**Short problem**
Reproduce the complete listing without any deviation.

**Rows**
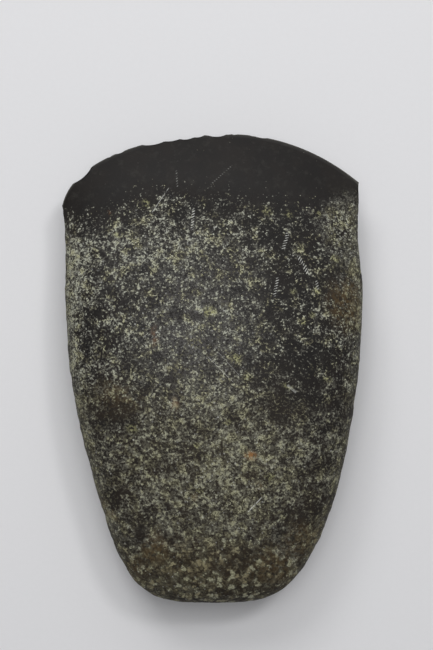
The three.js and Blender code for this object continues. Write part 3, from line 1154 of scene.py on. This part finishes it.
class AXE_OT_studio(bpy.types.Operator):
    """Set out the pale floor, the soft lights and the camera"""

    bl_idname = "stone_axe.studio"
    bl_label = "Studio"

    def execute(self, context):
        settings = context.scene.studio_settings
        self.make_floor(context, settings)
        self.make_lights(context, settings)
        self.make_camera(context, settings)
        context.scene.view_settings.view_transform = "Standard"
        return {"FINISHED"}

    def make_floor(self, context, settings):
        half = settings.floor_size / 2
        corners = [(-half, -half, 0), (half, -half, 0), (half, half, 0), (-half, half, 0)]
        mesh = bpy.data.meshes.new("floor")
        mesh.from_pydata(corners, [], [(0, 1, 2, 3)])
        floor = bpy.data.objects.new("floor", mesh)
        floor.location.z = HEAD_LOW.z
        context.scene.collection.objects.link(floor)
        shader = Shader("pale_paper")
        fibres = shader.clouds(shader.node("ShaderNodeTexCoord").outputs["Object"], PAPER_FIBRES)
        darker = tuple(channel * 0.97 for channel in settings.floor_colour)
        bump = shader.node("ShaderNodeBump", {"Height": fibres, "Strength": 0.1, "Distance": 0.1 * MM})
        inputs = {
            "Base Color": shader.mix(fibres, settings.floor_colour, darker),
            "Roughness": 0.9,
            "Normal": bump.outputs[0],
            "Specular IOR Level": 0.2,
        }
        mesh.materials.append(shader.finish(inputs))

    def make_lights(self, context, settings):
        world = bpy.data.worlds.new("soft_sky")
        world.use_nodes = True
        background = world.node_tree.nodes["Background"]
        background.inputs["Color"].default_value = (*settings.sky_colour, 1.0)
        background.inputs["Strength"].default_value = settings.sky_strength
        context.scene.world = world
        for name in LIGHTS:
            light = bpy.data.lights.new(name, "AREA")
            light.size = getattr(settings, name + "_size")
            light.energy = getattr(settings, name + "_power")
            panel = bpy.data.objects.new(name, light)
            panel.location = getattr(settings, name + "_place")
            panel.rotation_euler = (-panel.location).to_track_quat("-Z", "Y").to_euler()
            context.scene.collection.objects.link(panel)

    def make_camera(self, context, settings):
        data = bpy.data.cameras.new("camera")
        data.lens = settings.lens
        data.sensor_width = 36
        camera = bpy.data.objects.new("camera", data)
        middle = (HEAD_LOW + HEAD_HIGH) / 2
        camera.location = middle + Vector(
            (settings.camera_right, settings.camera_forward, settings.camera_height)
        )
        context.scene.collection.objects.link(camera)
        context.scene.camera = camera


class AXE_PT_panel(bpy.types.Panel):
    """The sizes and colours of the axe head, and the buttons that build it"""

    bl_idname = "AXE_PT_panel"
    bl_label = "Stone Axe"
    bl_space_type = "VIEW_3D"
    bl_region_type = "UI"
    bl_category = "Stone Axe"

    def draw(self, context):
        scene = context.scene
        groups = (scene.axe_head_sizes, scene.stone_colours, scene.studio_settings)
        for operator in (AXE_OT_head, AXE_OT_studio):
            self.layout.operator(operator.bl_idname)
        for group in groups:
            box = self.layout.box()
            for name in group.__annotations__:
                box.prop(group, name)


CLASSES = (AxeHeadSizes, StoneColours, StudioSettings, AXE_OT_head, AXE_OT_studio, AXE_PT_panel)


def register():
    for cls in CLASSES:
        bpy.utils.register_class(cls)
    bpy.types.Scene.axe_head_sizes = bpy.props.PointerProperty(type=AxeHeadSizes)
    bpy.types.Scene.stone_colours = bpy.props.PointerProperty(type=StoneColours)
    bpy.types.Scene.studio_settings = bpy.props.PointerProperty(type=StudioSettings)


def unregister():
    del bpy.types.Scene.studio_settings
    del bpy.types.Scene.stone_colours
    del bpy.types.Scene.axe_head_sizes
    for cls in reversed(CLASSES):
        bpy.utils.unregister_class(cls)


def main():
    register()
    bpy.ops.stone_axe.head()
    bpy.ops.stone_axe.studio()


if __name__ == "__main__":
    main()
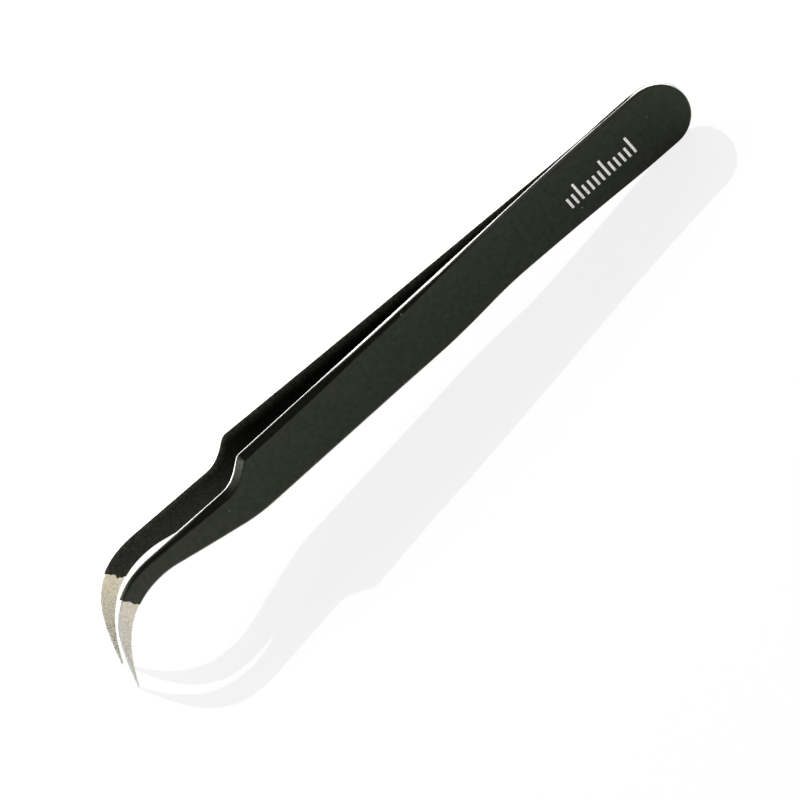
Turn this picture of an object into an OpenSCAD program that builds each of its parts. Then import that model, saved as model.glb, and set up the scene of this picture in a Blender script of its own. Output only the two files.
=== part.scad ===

**Worked answer**
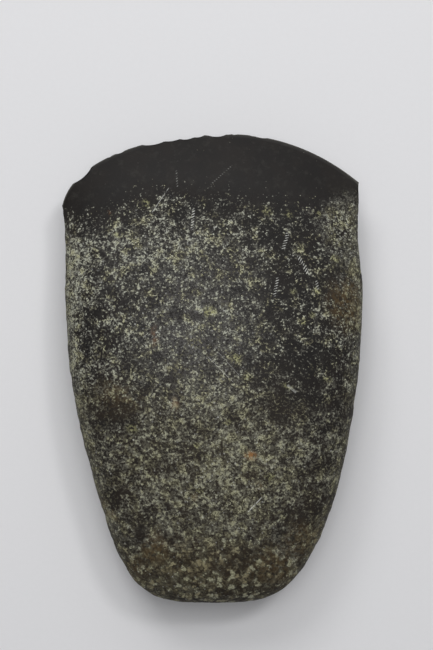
The three.js and Blender code for this object continues. Write part 3, from line 1154 of scene.py on. This part finishes it.
class AXE_OT_studio(bpy.types.Operator):
    """Set out the pale floor, the soft lights and the camera"""

    bl_idname = "stone_axe.studio"
    bl_label = "Studio"

    def execute(self, context):
        settings = context.scene.studio_settings
        self.make_floor(context, settings)
        self.make_lights(context, settings)
        self.make_camera(context, settings)
        context.scene.view_settings.view_transform = "Standard"
        return {"FINISHED"}

    def make_floor(self, context, settings):
        half = settings.floor_size / 2
        corners = [(-half, -half, 0), (half, -half, 0), (half, half, 0), (-half, half, 0)]
        mesh = bpy.data.meshes.new("floor")
        mesh.from_pydata(corners, [], [(0, 1, 2, 3)])
        floor = bpy.data.objects.new("floor", mesh)
        floor.location.z = HEAD_LOW.z
        context.scene.collection.objects.link(floor)
        shader = Shader("pale_paper")
        fibres = shader.clouds(shader.node("ShaderNodeTexCoord").outputs["Object"], PAPER_FIBRES)
        darker = tuple(channel * 0.97 for channel in settings.floor_colour)
        bump = shader.node("ShaderNodeBump", {"Height": fibres, "Strength": 0.1, "Distance": 0.1 * MM})
        inputs = {
            "Base Color": shader.mix(fibres, settings.floor_colour, darker),
            "Roughness": 0.9,
            "Normal": bump.outputs[0],
            "Specular IOR Level": 0.2,
        }
        mesh.materials.append(shader.finish(inputs))

    def make_lights(self, context, settings):
        world = bpy.data.worlds.new("soft_sky")
        world.use_nodes = True
        background = world.node_tree.nodes["Background"]
        background.inputs["Color"].default_value = (*settings.sky_colour, 1.0)
        background.inputs["Strength"].default_value = settings.sky_strength
        context.scene.world = world
        for name in LIGHTS:
            light = bpy.data.lights.new(name, "AREA")
            light.size = getattr(settings, name + "_size")
            light.energy = getattr(settings, name + "_power")
            panel = bpy.data.objects.new(name, light)
            panel.location = getattr(settings, name + "_place")
            panel.rotation_euler = (-panel.location).to_track_quat("-Z", "Y").to_euler()
            context.scene.collection.objects.link(panel)

    def make_camera(self, context, settings):
        data = bpy.data.cameras.new("camera")
        data.lens = settings.lens
        data.sensor_width = 36
        camera = bpy.data.objects.new("camera", data)
        middle = (HEAD_LOW + HEAD_HIGH) / 2
        camera.location = middle + Vector(
            (settings.camera_right, settings.camera_forward, settings.camera_height)
        )
        context.scene.collection.objects.link(camera)
        context.scene.camera = camera


class AXE_PT_panel(bpy.types.Panel):
    """The sizes and colours of the axe head, and the buttons that build it"""

    bl_idname = "AXE_PT_panel"
    bl_label = "Stone Axe"
    bl_space_type = "VIEW_3D"
    bl_region_type = "UI"
    bl_category = "Stone Axe"

    def draw(self, context):
        scene = context.scene
        groups = (scene.axe_head_sizes, scene.stone_colours, scene.studio_settings)
        for operator in (AXE_OT_head, AXE_OT_studio):
            self.layout.operator(operator.bl_idname)
        for group in groups:
            box = self.layout.box()
            for name in group.__annotations__:
                box.prop(group, name)


CLASSES = (AxeHeadSizes, StoneColours, StudioSettings, AXE_OT_head, AXE_OT_studio, AXE_PT_panel)


def register():
    for cls in CLASSES:
        bpy.utils.register_class(cls)
    bpy.types.Scene.axe_head_sizes = bpy.props.PointerProperty(type=AxeHeadSizes)
    bpy.types.Scene.stone_colours = bpy.props.PointerProperty(type=StoneColours)
    bpy.types.Scene.studio_settings = bpy.props.PointerProperty(type=StudioSettings)


def unregister():
    del bpy.types.Scene.studio_settings
    del bpy.types.Scene.stone_colours
    del bpy.types.Scene.axe_head_sizes
    for cls in reversed(CLASSES):
        bpy.utils.unregister_class(cls)


def main():
    register()
    bpy.ops.stone_axe.head()
    bpy.ops.stone_axe.studio()


if __name__ == "__main__":
    main()
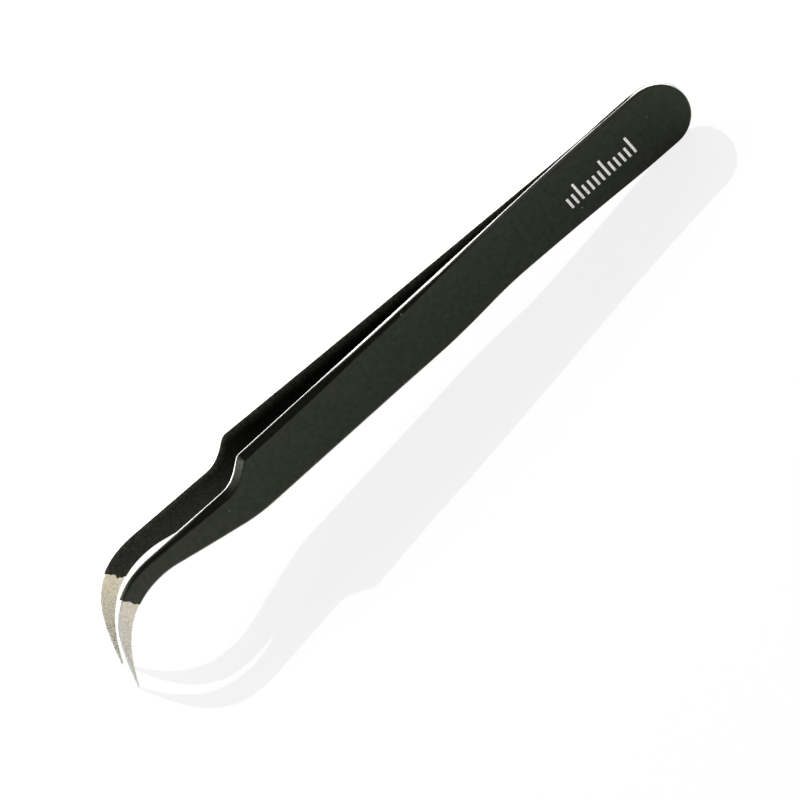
Turn this picture of an object into an OpenSCAD program that builds each of its parts. Then import that model, saved as model.glb, and set up the scene of this picture in a Blender script of its own. Output only the two files.
=== part.scad ===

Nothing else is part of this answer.